Okay, okay… I’ll settle down, I’ll switch to decaf. But how are these women are in any way iconic? What is it that they represent? And let me be understood on the Kourtney baby thing. I’ve lived with the same woman for 25 years without benefit of marriage, so that’s not my issue. My issue is that the baby news came out just days before the Sears holiday promo campaign. The angle I’m interested in here is not the objectification of these women, which is standard issue media drivel. It’s the use of that objectification to realize financial gain. A fine line maybe, but a line all the same. That it’s happening at Sears, where America buys lawn mowers and washing machines, just adds a dimension of surrealism.
Sears knows what it knows going in on a deal with the Kardashian harem, so that means they have their seatbelts fastened for any line of propriety the K family might wish to cross next. But by mere dint of being in business with them, Sears is in effect saying, “We don’t care about any negative aspects of this family and their often nauseating narcissism. We just care about moving some goods.” Now hold on to your hats as we make another huge jump here.
Last week police arrested Martin Weiss, a Hollywood manager who specializes in representing young actors and who has his home and office here in Santa Monica, on suspicion of molesting one of his clients. Police believe there may be other possible victims. According to the LA Times, an affidavit filed in LA County Superior Court stated that the now 18-year-old victim came forward to report that Weiss had molested him from the age of 11 or 12, and that Weiss had told him that what they were doing was common practice in the entertainment industry. From the LA Times: “According to the affidavit, Weiss acknowledged the sexual contact but denied it was abuse.” From the affidavit: “Weiss intimated that he targeted the victim because the victim showed interest, and Weiss claimed the Penn State situation was different because ‘those kids don’t want it.’”
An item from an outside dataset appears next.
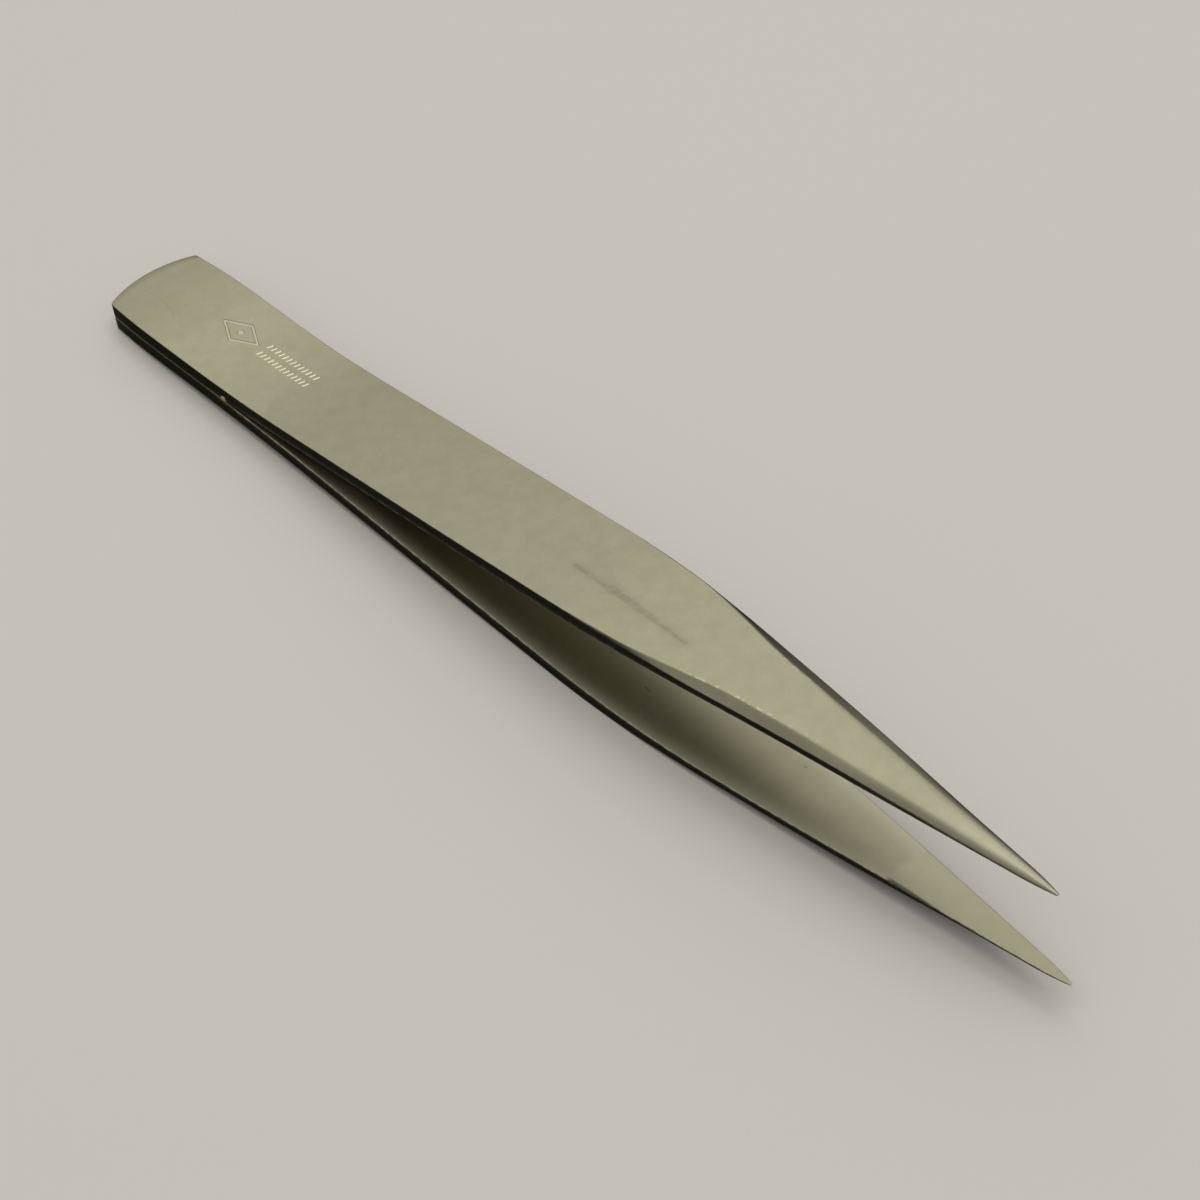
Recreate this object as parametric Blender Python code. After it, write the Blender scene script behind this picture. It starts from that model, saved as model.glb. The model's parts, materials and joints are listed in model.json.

Sure, all this stirs the blood. But let’s assume for a moment that Weiss is sick but not insane. There’s a certain articulation and detail in his denial mechanism that may indicate he actually believes his ‘argument’ will find traction with the public. Compare that belief to Kim Kardashian’s website rationale for selling the K Kollection at Sears: “According to the Keeping Up With the Kardashians beauty, the decision to offer the line through Sears emerged from a longtime preference for the popular department-store chain: “We’ve always shopped at Sears, so we thought it was the perfect outlet for the Kardashian Kollection. You guys are going to love it!” They always shopped at Sears, “the Penn State situation was different,” and you and I can just dine on baloney.
If we put the Kardashians on Main Street USA with a throne inside the Sears store, then we have to be sure that we’re not kidding ourselves about redrawing parameters. I completely understand that in less than two years Sears won’t be able to give that junk away, except maybe to Paris Hilton who must have a warehouse full of her own ‘merch’ that stalled when “hot” went cold. But in embracing the Kardashians, Sears aids and abets the relocating of pop culture parameters. With each new moment of that there is always swift and facile justification from the media that feeds off such relocations, such as the K women representing some form of ‘girl power’. But being able to concoct a rationalization is not the same as actually having one that works, as in the case of Mr. Weiss.
I consider myself an artist, so I would never speak against the freedoms that expression enjoys in this country. But one side of that is that I get to express myself over events like the K family. We begin to settle for the rationalizations offered at one end of the spectrum (Mom Kris Jenner’s marketing of her sexed-up daughters to Sears) where, while irritating as hell and evidencing a lack of good taste bordering on the offensive, the phenomena may strike many as harmless. But we create social signals with these indulgences. In enjoying all that sensuality flopping around just to sell purses from China, do we contribute to an environment in which the rationalizations at the dark end of the spectrum possibly become emboldened? I don’t know. We never know, even as we gently nudge the parameters to the side.